London fashion designer Frank Johnston arrived in Bangkok a week ago for a shopping holiday. On Thursday he sat at a fast-food restaurant for a last meal before flying home.

“It’s just been dire. There’s been no shopping, no nightlife,” said Johnston. “But it’s been more of a shock to the locals. Tourists can dodge the bullets and have a story to tell.”

Traffic clogs the roads a short motorbike ride away in old Bangkok. Street hawkers peddle their wares and Western men with young Thai girls walk the street.

Life away from the unrest has gone on more or less as normal, albeit sometimes frustratingly with banks, public transport, schools and power shut down temporarily.

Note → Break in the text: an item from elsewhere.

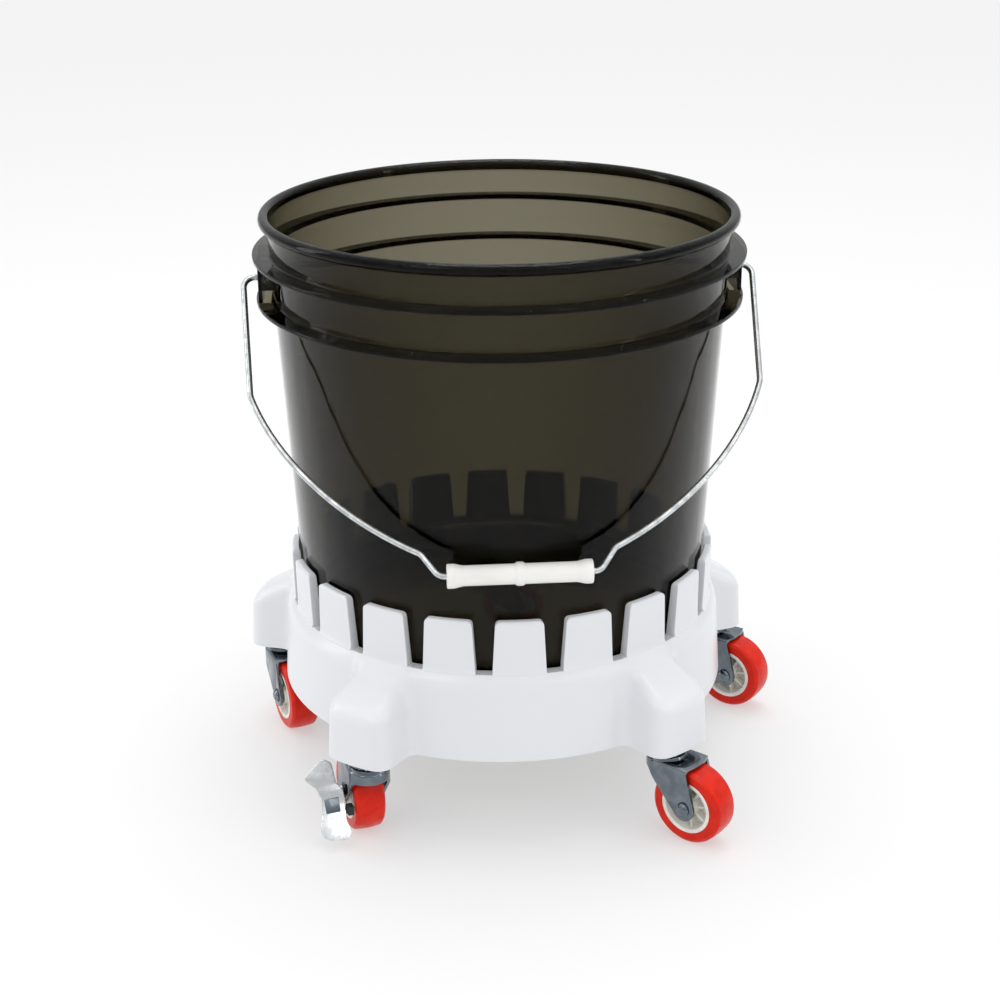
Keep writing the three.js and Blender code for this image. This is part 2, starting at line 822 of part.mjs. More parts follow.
/** A rocker on the axle's end: a cheek beside the fork's leg that carries the foot plate. */
function brakeLever() {
  const { x, y } = point(FORK.trail, WHEEL.radius);
  const radius = BRAKE.hubRadius;
  const cheek = sideways(
    new THREE.Shape([point(x, y + radius), onPedal(14), onPedal(-5), point(x, y - radius)]),
    leverInside,
    leverOutside,
  );
  const disc = onAxle(rod(radius, -leverOutside, -leverInside, SIDES.race));
  const hole = onAxle(
    rod(AXLE.radius + AXLE.clearance, -leverOutside - CUT, -leverInside + CUT, SIDES.pin),
  );
  return cut(join([cheek, pedalPlate(), disc]), [hole]);
}

/** The block behind the cheek that presses on the tread's side. */
function brakeShoe() {
  const half = BRAKE.shoeSize / 2;
  const x = FORK.trail - BRAKE.shoeAhead;
  const z = WHEEL.radius - BRAKE.shoeBelow;
  return block(
    [x - half, WHEEL.width / 2 + BRAKE.shoeGap, z - half],
    [x + half, leverInside - GAP, z + half],
  );
}

function brakeNut() {
  const from = leverOutside + GAP;
  const square = rod(BRAKE.nutRadius * Math.SQRT2, -from - BRAKE.nutHeight, -from, 4);
  const bore = rod(AXLE.radius + AXLE.clearance, -from - BRAKE.nutHeight - CUT, -from + CUT, 10);
  return onAxle(cut(square, [bore]));
}

// ---------------------------------------------------------------- assembly

function addCaster({ name, pod, trail, brake }) {
  const caster = new THREE.Group();
  const angle = degrees(pod);
  caster.position.set(swivelRadius * Math.sin(angle), -swivelRadius * Math.cos(angle), 0);
  caster.rotation.z = degrees(trail - 90);
  parts.add(caster);
  addPart(`${name}_stem`, stem(), FINISHES.zinc, caster);
  addPart(`${name}_stem_nut`, stemNut(), FINISHES.zinc, caster);
  addPart(`${name}_top_cup`, topCup(), FINISHES.zinc, caster);
  addPart(`${name}_ball_ring`, ballRing(), FINISHES.steel, caster);
  addPart(`${name}_fork`, fork(), FINISHES.zinc, caster);
  addPart(`${name}_axle`, axle(brake), FINISHES.zinc, caster);
  addPart(`${name}_bush`, bush(), FINISHES.steel, caster);
  addPart(`${name}_hub`, hub(), FINISHES.ivory, caster);
  addPart(`${name}_tread`, tread(), FINISHES.red, caster);
  if (!brake) return;
  addPart('brake_lever', brakeLever(), FINISHES.zinc, caster);
  addPart('brake_shoe', brakeShoe(), FINISHES.black, caster);
  addPart('brake_nut', brakeNut(), FINISHES.zinc, caster);
}

addPart('bucket_shell', bucketShell(), FINISHES.smoke);
addBail();
addPart('dolly_ring', dollyRing(), FINISHES.white);
CASTERS.forEach(addCaster);

export default parts;
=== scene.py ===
"""Looks of a tapered wash bucket with a wire bail, standing in a dolly on five swivel casters.

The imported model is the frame: every piece is drawn in millimetres round a place that the frame
gives, and its mesh is stored in metres in the same axes. The front is -Y and +Z is up.
"""

import json
import logging
import math
from dataclasses import dataclass
from enum import Enum
from typing import Callable, Iterable, Optional, Sequence, Union

import bmesh
import bpy
import numpy as np
from mathutils import Matrix, Vector


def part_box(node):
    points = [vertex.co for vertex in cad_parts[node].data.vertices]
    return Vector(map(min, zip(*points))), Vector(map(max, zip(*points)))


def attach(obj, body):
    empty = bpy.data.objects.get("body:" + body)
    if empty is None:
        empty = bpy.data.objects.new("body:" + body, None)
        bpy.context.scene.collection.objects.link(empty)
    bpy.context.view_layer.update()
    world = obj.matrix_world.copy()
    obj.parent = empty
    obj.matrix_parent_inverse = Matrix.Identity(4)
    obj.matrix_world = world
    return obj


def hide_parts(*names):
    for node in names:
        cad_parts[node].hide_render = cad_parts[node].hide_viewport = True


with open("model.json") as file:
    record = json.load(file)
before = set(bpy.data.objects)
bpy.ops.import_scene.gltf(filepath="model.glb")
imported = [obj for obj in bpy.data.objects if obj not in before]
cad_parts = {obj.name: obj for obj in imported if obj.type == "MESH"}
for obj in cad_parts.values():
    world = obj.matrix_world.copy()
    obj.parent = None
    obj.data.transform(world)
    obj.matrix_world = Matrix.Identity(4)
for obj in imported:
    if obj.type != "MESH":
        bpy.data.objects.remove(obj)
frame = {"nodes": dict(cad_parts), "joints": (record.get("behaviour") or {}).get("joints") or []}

LOG = logging.getLogger("wash_bucket")
MM = 0.001
# Points closer than this are one point, in the unit that they are given in.
SAME = 1e-6
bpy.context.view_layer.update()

Point = tuple[float, float]
NodeValue = Union[bpy.types.NodeSocket, float, int, tuple, str, bpy.types.Material]


class Axis(Enum):
    """The way a turned shape's axis points, in the shape's own drawing."""

    UP = "up"
    ALONG_X = "along_x"
    ALONG_Y = "along_y"


class Cut(Enum):
    """What a tool body does to the body that it meets."""

    ADD = "UNION"
    TAKE = "DIFFERENCE"
    KEEP = "INTERSECT"


# ---------------------------------------------------------------- colour and nodes


def linear(hex_colour: str) -> tuple[float, float, float, float]:
    """Turn an sRGB hex colour into the linear one that shaders read.

    Args:
        hex_colour: Six hex digits after a hash.

    Returns:
        Red, green, blue and an alpha of one.
    """
    shares = [int(hex_colour[i : i + 2], 16) / 255 for i in (1, 3, 5)]
    red, green, blue = (
        share / 12.92 if share <= 0.04045 else ((share + 0.055) / 1.055) ** 2.4
        for share in shares
    )
    return red, green, blue, 1.0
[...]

The Westin Hotel, like other top hotels, has boarded up its glass frontage. A red arrow and sign point to an emergency entrance around the corner. Inside, it’s business as usual.

WHERE ARE THE TOURISTS?

While not directly affected by the protesters’ camp, many other Bangkok businesses had to shut their doors as business dried up along with the tourists.

The state Tourism Authority of Thailand has cut its target for tourists in 2010 to 13 million from 15.5 million and slashed its annual revenue target by a fifth to 480 billion baht ($14.8 billion).

Street hawker Buppha “Jeab” Yatacoth’s T-shirt business has slumped. Before the unrest she’d sell up to 30 a day, making some 3,000 baht. Today she’s lucky to sell five and pocket 300 baht. A night curfew forces her to close during her most lucrative hours.

“No tourists come now. Thailand now no good, boom, boom, boom,” she said, imitating the sound of the explosions.

Some of her competitors have abandoned their stalls.

Goy, a street noodle vendor in a luxury residential area near the protest site, erected umbrellas to shade a handful of customers on Thursday.

“The only way for this violence to end is to have a new election,” Goy said. A young girl rode her bike past troops to get a bottle of coke and chips from a small shop nearby.

Even Bangkok’s notorious red light district is empty.

“I don’t know what’s going to happen next after the pictures of Bangkok on fire were seen all over the world,” said “Oy”, a worker at a go-go bar. “Business is going from bad to worse.”